Dans le même temps, en Europe, l’enquête de la BCE sur le secteur des entreprises a montré qu’aussi bien les producteurs que les consommateurs ressentent les effets du resserrement des conditions de crédit. Le marché de l’emploi dans la zone euro reste néanmoins solide, le taux de chômage atteignant un plus bas historique de 6,5 %. Les indicateurs économiques avancés tels que l’indice des directeurs d’achat (PMI) ont encore progressé en avril à 54,1. Cela laisse penser que le taux de chômage pourrait ne pas avoir encore touché son point bas.
Ces chiffres robustes sont cohérents avec l’estimation préliminaire d’une croissance de 0,3 % du PIB de la zone euro en glissement trimestriel alors que les anticipations tablaient sur une croissance nulle voire même négative et une inflation sous-jacente maintenue à 5,6 % sur un an en avril.
Des cibles mouvantes
On peut s’attendre à l’anticipation que les taux soient abaissés à brefs délais à titre de test. À l’instar de la « pause conditionnelle » de la Banque du Canada, une pause dans le relèvement des taux de Fed dépendra de la poursuite du ralentissement tangible de l’économie et de l’inflation.

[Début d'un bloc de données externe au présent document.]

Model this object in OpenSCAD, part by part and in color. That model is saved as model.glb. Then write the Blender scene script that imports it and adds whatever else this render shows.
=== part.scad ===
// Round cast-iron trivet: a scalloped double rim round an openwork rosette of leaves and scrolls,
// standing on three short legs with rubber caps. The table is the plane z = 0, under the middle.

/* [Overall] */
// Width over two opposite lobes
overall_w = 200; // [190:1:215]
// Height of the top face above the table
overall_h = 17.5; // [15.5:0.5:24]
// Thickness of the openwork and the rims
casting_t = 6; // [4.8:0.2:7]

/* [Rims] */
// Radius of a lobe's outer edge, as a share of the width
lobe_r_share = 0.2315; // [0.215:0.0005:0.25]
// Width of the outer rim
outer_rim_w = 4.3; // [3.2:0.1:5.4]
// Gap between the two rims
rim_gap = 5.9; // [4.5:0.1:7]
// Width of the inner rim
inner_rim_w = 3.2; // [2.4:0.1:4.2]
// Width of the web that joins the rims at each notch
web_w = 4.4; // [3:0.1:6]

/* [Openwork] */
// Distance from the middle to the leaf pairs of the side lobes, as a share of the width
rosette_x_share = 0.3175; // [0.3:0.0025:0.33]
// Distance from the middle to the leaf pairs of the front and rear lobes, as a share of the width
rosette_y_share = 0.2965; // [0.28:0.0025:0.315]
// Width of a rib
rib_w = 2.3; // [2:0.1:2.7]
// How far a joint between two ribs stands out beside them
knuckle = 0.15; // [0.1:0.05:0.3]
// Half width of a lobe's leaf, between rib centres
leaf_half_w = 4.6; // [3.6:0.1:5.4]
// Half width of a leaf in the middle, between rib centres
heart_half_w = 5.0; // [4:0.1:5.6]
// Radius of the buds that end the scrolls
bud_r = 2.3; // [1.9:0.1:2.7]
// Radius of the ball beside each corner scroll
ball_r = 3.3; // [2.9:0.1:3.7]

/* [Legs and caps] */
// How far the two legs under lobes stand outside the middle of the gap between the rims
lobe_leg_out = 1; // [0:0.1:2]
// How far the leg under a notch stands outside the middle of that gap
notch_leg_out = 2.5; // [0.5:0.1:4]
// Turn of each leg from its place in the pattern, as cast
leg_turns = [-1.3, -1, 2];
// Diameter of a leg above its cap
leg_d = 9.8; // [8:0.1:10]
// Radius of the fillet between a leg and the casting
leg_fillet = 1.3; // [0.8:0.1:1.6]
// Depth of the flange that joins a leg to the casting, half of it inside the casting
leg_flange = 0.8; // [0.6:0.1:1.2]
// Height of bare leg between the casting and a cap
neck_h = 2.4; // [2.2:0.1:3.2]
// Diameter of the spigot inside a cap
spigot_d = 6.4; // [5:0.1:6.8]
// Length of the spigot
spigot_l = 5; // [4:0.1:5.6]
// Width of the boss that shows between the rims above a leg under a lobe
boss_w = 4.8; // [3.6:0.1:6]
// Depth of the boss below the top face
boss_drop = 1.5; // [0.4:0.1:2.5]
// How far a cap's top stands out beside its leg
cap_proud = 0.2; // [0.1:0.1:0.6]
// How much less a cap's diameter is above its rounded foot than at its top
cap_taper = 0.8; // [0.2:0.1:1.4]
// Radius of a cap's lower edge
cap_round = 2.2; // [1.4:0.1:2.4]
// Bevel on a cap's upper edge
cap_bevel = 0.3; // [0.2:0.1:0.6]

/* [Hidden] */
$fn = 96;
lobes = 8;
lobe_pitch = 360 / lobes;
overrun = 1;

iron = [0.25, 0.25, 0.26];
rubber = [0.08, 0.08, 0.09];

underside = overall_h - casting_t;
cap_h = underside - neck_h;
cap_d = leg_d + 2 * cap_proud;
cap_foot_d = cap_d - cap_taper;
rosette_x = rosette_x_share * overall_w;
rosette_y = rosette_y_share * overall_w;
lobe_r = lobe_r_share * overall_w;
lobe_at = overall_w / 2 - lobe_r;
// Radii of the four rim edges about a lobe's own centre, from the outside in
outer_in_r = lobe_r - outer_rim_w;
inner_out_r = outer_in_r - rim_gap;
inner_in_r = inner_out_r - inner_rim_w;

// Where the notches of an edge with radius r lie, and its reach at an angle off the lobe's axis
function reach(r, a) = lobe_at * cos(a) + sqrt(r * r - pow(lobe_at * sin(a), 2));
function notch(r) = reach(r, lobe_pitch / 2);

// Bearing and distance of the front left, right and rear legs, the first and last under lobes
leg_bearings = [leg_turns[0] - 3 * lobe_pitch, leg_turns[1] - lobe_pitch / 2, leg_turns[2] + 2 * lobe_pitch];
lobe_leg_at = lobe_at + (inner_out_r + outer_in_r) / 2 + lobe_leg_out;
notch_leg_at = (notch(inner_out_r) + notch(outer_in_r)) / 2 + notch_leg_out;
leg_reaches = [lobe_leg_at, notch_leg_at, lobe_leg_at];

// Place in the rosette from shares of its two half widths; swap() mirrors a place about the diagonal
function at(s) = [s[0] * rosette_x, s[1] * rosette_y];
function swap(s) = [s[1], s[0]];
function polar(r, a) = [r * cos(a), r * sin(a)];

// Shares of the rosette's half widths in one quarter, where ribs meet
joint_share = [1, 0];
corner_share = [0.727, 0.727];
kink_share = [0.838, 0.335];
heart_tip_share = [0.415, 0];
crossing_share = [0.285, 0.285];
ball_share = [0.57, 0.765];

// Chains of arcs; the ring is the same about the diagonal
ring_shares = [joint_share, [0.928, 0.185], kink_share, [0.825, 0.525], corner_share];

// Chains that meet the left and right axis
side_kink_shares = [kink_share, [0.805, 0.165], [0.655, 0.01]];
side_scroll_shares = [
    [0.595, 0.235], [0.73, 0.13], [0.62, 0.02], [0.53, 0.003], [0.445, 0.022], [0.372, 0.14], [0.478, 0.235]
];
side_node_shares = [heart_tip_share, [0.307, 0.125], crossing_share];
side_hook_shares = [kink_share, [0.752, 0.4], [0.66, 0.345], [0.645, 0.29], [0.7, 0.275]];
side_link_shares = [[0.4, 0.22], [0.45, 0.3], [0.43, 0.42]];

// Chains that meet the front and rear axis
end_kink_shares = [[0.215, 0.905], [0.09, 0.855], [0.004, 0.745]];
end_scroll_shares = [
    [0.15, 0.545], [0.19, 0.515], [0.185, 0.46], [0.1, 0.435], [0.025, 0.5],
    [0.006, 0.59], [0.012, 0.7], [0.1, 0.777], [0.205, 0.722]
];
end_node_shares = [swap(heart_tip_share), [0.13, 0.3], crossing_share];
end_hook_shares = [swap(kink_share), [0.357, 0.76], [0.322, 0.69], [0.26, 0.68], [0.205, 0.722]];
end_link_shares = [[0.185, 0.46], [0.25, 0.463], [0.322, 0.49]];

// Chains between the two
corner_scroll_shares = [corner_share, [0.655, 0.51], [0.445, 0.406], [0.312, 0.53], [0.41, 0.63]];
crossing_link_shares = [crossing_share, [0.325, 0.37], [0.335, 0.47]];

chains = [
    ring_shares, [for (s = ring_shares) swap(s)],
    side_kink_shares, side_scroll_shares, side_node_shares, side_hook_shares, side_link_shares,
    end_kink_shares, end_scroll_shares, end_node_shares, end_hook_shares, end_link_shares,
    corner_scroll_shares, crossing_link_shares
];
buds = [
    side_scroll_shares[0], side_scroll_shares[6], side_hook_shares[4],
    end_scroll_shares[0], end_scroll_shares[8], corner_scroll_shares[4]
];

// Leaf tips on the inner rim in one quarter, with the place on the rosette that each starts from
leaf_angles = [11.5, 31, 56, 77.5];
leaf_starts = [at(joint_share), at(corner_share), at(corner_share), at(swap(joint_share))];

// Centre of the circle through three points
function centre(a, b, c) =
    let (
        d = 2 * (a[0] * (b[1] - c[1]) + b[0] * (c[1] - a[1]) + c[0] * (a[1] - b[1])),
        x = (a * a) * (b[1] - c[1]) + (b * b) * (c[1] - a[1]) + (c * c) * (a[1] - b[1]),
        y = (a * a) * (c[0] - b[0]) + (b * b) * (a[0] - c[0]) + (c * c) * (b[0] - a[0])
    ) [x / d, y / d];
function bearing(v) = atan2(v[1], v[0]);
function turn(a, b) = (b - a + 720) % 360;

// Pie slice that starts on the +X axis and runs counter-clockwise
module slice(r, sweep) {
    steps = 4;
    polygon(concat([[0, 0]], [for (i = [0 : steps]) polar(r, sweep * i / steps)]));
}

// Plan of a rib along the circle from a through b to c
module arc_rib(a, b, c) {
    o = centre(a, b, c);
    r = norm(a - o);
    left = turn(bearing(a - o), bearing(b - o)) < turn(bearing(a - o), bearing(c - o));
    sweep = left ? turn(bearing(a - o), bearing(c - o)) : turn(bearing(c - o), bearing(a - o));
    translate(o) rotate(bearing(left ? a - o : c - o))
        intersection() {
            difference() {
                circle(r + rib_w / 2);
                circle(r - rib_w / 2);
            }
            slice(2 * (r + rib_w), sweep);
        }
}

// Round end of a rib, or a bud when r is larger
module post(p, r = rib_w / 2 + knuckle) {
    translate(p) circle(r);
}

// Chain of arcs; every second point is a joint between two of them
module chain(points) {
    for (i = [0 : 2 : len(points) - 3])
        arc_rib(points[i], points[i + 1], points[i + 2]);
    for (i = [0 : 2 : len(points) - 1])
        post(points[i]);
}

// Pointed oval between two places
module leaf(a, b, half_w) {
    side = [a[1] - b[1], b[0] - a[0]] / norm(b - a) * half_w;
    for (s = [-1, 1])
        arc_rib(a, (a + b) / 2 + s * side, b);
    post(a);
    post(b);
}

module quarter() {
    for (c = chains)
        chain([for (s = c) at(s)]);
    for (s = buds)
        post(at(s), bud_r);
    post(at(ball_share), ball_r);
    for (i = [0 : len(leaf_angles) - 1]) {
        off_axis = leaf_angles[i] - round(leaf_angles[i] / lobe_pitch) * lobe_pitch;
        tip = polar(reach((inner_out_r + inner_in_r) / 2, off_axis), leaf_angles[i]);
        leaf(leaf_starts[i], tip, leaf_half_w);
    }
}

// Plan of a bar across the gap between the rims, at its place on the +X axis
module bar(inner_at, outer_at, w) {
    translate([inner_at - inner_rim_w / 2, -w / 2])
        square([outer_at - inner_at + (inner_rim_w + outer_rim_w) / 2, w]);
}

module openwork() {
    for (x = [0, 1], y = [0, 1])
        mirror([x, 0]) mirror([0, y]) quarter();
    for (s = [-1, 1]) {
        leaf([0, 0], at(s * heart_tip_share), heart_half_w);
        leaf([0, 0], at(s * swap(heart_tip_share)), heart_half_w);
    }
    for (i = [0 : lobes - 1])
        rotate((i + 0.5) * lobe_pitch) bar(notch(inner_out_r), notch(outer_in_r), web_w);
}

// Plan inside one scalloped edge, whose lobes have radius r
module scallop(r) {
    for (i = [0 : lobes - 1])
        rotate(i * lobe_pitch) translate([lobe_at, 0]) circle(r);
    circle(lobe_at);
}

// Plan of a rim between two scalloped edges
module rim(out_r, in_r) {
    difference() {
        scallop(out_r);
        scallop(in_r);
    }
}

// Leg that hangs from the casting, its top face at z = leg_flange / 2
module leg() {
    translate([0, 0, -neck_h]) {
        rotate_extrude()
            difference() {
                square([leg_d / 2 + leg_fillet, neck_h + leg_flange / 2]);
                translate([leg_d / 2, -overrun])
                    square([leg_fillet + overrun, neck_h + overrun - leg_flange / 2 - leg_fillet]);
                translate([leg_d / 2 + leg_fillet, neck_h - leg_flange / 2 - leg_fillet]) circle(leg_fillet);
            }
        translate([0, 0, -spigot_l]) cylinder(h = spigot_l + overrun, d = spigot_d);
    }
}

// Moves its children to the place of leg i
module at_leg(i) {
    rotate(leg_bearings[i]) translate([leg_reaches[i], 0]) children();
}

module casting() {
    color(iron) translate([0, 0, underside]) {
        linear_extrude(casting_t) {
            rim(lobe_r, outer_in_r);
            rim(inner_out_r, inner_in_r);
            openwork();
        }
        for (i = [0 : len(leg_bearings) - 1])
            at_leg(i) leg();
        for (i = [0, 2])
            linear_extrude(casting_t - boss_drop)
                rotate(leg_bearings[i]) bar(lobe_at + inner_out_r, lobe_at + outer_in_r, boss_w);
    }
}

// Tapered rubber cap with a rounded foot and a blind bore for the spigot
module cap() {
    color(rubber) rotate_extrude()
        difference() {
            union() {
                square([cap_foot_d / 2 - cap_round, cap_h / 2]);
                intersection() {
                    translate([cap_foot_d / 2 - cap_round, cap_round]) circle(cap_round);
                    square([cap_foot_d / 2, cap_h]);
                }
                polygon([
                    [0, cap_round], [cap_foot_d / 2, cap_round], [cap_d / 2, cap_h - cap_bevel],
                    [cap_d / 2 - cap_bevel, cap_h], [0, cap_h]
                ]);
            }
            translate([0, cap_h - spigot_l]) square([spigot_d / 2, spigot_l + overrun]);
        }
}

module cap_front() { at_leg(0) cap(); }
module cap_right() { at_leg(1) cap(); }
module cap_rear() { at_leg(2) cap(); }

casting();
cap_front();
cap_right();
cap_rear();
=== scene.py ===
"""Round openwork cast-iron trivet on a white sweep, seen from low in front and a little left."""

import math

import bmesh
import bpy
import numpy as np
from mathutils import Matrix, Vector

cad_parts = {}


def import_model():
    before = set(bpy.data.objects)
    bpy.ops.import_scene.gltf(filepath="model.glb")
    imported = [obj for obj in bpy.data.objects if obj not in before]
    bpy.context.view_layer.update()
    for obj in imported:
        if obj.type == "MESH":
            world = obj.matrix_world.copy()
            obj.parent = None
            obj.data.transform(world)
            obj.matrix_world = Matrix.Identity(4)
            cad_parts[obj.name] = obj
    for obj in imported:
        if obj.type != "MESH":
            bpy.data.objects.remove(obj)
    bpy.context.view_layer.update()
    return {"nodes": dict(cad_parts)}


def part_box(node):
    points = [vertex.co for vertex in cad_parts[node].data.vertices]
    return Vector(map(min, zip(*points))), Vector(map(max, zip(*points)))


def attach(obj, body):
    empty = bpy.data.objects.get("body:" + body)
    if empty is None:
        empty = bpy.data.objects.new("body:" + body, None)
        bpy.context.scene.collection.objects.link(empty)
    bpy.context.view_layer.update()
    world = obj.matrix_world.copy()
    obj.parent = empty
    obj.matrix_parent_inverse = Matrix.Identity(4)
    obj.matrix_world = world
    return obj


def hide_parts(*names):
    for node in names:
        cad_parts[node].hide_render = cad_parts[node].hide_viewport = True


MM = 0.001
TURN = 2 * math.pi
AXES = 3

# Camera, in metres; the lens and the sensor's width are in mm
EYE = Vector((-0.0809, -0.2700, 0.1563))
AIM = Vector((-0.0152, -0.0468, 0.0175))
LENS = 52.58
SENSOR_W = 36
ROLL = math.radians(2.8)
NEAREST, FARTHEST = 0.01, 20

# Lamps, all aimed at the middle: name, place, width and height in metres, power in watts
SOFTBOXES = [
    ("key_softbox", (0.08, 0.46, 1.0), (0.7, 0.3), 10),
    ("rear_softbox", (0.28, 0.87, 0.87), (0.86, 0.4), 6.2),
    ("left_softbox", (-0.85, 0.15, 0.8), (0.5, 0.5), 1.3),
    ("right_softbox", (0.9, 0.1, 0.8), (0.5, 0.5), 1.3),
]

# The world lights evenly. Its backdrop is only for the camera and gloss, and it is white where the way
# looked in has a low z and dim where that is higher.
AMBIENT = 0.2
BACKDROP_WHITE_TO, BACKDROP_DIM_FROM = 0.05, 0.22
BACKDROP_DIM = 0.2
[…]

Notons qu’avant les tensions dans le secteur bancaire américain, l’opinion du marché (et même celle de la Fed) était que le pic des taux pourrait se situer aux alentours de 6 %. Ce niveau est ensuite retombé à un peu plus de 5 %. La volatilité du rendement des bons du Trésor américain à 2 ans reflète la fréquence à laquelle les anticipations ont changé depuis le début de l’année.
Nous rejetons l’idée d’une baisse prochaine des taux d’intérêt de la Fed, bien qu’ils pourraient être proches de leur pic. La BCE est désormais plus agressive que la Fed alors que l’inflation sous-jacente s’essouffle en Europe. Il se pourrait dès lors que la politique monétaire reste plus restrictive en Europe qu’aux États-Unis pour une période prolongée.
Toutes choses égales par ailleurs, une telle divergence pourrait entraîner un raffermissement de l’euro, mais aussi une sous-performance des actions européennes par rapport à aux actions américaines.